What Makes KeyComps Different
Brokers remain valuable, but relying exclusively on their anecdotal comp sets is becoming outdated. Broker compsheets are often incomplete or filtered through a specific agenda such as making a listing look better or supporting a specific valuation.
With public data from KeyComps, you don’t have to rely on that subjectivity. Instead, you get market visibility backed by data. You can answer questions like: Are your rents too high for the market? Are you leaving money on the table? How does your lease-up compare to the building across the street?
KeyComps is designed specifically for asset and property managers, owners, brokers, lenders, and investors who need reliable rent comps at scale. Rather than relying on broker surveys or internal guesswork, KeyComps uses AI and machine learning to analyze real-time public listings and standardize them.
This means real estate teams can compare apples to apples: renovated one-bedrooms with parking and in-unit laundry against other renovated one-bedrooms with the same features and amenities. Since KeyComps focuses on unit-level detail and public transparency, KeyComps gives real estate teams a more accurate tool for pricing, underwriting, and asset strategy. It’s also a major improvement in fairness, with all users accessing the same data.

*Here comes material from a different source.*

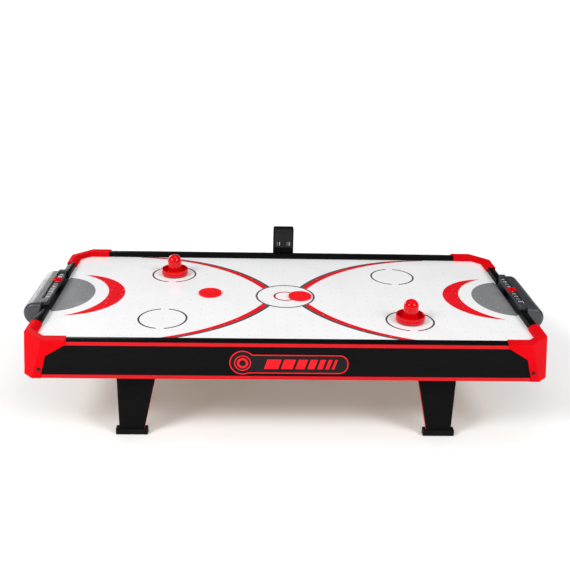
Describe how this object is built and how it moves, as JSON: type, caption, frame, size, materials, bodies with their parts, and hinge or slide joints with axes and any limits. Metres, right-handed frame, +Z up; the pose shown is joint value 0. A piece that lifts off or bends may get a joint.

A Better Way to Underwrite Deals and Manage Portfolios
One of the most powerful uses of standardized rent comps is in acquisitions. Underwriting a new deal requires forecasting rents with precision. If your rental assumptions are off, your entire model could be flawed.
KeyComps provides buyers a transparent, real-time view of the competitive set. Instead of relying on seller-provided pro formas or outdated surveys, investors can build projections from actual, current listings. That leads to better pricing, stronger offers, and fewer surprises after closing.
For asset managers overseeing multiple properties, public comps offer an opportunity to standardize rent benchmarking across the entire portfolio. KeyComps makes it easy to compare units, rent levels, and amenities across assets, submarkets, or regions. This helps with everything from budget planning to revenue forecasting. For example, if two buildings in similar locations have dramatically different asking rents or leasing velocity, that’s a signal to dig deeper. The data helps guide renovation priorities, marketing decisions, and capital allocation.
Conclusion
Rent benchmarking is no longer solely about calling brokers or trusting anecdotal rental data. With platforms like KeyComps and the rise of structured public data, real estate teams can access rent comps that are timely, transparent, and accurate. That means pricing decisions can be made with confidence, and underwriting can be backed by real numbers rather than assumptions.
For property managers, asset managers, and investors, this is more than a technological upgrade. In a business where even small pricing errors have big consequences, better comps mean better outcomes. Data-driven rent benchmarking is here to stay.